When is positive feedback more motivational and when negative feedback?

Constructive feedback, both negative and positive, can play an important role in goal achievement. Previous research by Koo and Fishbach (2008) demonstrated that feedback can signal two kinds of messages. The first type of message is about commitment: it can say something about whether your goals are valuable and whether you have a good change of achieving them. Individuals which are not strongly committed to a certain goal can become more motivated after receiving positive feedback (and less after receiving negative feedback). The second message is about progress: feedback can say something about whether you have put in enough effort and whether you have achieved enough progress. Strongly committed individuals tend to get more motivated by negative feedback and less motivated by positive feedback (see the figure on the right). By the way, with negative feedback I do not mean personal criticism or blame but constructive information about what is not going well yet and what could be better.

Finkelstein & Fishbach (2011): expertise shifts the type of feedback which is sought

Finkelstein & Fishbach (2011) examined the effect of expertise on what type of feedback people seek and respond to. They argued that novices who attempt to achieve certain goals are usually still uncertain in their commitment for those goals while experts are usually more stable in their commitment. That is why these authors expected that there would be a shift in the type of feedback people seek and respond to while they gain more expertise with respect to the goal. Their prediction was that novices seek more and respond more to positive feedback and experts seek more and respond more to negative feedback. Finkelstein & Fishbach's hypothesis was that individuals who view themselves as novices primarily want feedback in order to establish whether the goal is valuable and their chance of success is sufficient (the commitment function of feedback). People who view themselves as experts were expected to seek feedback mainly because they want to determine whether they make enough progress (the progress function of feedback).   

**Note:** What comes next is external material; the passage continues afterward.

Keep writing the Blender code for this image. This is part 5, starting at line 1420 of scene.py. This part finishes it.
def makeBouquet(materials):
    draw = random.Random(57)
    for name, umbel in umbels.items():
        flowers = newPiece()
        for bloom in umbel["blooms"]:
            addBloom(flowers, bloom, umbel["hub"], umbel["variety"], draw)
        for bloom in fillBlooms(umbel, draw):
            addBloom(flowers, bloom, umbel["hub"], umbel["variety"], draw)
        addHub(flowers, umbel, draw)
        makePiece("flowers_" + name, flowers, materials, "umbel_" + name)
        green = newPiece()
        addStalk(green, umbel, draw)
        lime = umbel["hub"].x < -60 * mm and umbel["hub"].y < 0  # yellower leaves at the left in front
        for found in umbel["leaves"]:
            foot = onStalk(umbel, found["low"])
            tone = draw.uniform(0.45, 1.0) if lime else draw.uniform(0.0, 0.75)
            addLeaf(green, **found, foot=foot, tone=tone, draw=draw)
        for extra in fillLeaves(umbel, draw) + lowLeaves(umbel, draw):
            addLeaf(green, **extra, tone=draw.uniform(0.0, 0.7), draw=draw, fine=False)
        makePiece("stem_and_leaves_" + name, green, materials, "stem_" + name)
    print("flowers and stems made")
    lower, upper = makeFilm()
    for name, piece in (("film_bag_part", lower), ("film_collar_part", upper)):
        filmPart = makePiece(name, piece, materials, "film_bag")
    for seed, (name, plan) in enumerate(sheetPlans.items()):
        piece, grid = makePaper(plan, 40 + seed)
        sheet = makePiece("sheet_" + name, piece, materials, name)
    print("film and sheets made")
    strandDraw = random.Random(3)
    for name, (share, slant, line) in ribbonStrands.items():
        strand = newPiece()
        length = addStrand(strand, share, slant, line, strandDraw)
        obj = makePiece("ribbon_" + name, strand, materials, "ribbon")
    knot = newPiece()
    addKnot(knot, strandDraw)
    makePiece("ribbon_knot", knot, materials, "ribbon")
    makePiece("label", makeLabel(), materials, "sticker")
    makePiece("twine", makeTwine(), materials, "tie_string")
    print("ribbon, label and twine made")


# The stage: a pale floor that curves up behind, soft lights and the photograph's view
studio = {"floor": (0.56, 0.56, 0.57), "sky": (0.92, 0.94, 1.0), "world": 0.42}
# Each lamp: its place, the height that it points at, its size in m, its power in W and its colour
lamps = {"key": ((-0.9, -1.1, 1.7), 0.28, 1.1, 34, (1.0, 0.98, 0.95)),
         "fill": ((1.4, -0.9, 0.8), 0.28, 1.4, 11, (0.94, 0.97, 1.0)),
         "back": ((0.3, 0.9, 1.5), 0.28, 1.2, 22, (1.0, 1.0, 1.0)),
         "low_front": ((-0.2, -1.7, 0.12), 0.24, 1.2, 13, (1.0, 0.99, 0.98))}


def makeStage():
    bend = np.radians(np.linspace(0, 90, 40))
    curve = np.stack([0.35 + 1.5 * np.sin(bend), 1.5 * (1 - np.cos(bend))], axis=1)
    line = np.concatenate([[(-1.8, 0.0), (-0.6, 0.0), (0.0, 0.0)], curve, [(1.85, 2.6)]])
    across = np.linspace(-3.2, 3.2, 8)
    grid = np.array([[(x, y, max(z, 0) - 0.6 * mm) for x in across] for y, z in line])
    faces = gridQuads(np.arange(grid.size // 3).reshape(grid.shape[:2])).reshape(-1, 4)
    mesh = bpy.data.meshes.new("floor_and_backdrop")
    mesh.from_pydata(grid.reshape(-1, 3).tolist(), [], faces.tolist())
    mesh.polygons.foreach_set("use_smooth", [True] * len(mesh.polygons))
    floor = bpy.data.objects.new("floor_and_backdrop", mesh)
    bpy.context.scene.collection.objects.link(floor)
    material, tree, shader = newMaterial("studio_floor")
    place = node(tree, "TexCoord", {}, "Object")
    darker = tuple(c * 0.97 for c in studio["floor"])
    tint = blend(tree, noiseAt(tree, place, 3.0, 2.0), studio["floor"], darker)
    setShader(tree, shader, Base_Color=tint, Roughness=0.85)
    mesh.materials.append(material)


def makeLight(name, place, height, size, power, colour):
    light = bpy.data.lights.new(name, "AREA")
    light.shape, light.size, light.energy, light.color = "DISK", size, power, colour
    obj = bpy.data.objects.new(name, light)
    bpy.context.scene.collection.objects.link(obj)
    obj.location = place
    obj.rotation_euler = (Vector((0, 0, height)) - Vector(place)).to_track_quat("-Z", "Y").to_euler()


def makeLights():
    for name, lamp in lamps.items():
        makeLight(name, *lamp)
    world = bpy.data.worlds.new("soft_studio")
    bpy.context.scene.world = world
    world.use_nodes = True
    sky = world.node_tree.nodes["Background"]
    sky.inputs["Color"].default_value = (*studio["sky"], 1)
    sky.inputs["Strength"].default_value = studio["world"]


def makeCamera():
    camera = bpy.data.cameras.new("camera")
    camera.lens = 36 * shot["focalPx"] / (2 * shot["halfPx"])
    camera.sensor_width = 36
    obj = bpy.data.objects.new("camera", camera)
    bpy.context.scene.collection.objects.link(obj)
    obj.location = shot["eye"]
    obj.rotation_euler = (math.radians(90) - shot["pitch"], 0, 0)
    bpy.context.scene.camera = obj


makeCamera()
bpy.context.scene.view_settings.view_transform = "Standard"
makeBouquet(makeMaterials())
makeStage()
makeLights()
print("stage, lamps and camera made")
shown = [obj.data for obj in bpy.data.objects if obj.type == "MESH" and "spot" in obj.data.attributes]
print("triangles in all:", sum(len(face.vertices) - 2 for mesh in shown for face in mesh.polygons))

In 5 experiments this hypothesis was confirmed. The more people thought of themselves as experts, the more they tended to seek negative feedback and the more they were motivated by negative feedback. In two of the studies the researchers manipulated the perception of expertise. When participants were given the suggestion that they had expertise regarding a topic they were more inclined to seek negative feedback. When they were given the suggestion that they were still novices they were more inclined to seek positive feedback. In one of the other studies the researchers examined how people could be best motivated for a charitable goal (recycling). Individuals who perceived themselves as having little expertise in the topic were more easily motivated by positive messages ("the city has already done many good things")/ People who viewed themselves as having more expertise were more easily motivated by negative messages ("the city has not done a lot"). In this experiment the perception of expertise was manipulated by asking a list of easy versus hard questions about the topic). 


Because experts and novices are interested in different types of feedback, it is important to be sensitive to how people view their own expertise when you want to give them feedback. If people view themselves as experts (regardless of whether this is justified) they are probably more interested in constructive negative feedback. Novices, or individuals who view themselves as such, are probably more interested in and motivated by positive feedback.

It is also important to realize that the perception of expertise is subjective and relative. The experiments by Finkelstein & Fishbach demonstrated that this perception can be rather easily manipulated. Answering a list of easy questions can create a perception of expertise while a list of hard questions can do the opposite. In specific situations, like in training programs, in which people wrongly view themselves as having much expertise (this is a realistic scenario considering the Dunning-Kruger effect), it may be useful to correct this perception slightly by using such an intervention.


Unknown said…
So what kind of feedback can I give you that would be most helpful in continuing such good work?:)
Todd I. Stark said…
Very helpful article, thank you.

In prospect theory there is a very steep curve at the ends showing that we are extremely sensitive to small differences in likelihood of outcomes at the extremes but very insensitive to small differences in the middle of the probability curve. We're very sensitive to the rare (the expected utility of a lottery ticket grand prize is pretty low, but the big prize looms large) and the certain (we pay big bonuses for those last few percentage points to get rid of an unlikely threat). All the while the merely likely, with the same expected utility, doesn't get much attention. I'm thinking that our perception of probabilities might play into our motivation as well, and that may be affected by feedback. What do you think?

"Their prediction was that novices seek more and respond more to positive feedback and experts seek more and respond more to positive feedback."

Suggested correction: I think the second positive in that sentence should be negative?
Coert Visser said…
Hi Todd, Thanks for the correction. I have changed it.

Reagarding your question: quite possible. Could you try to spell out for me how specifically you think our perception of probabilities might play into our motivation?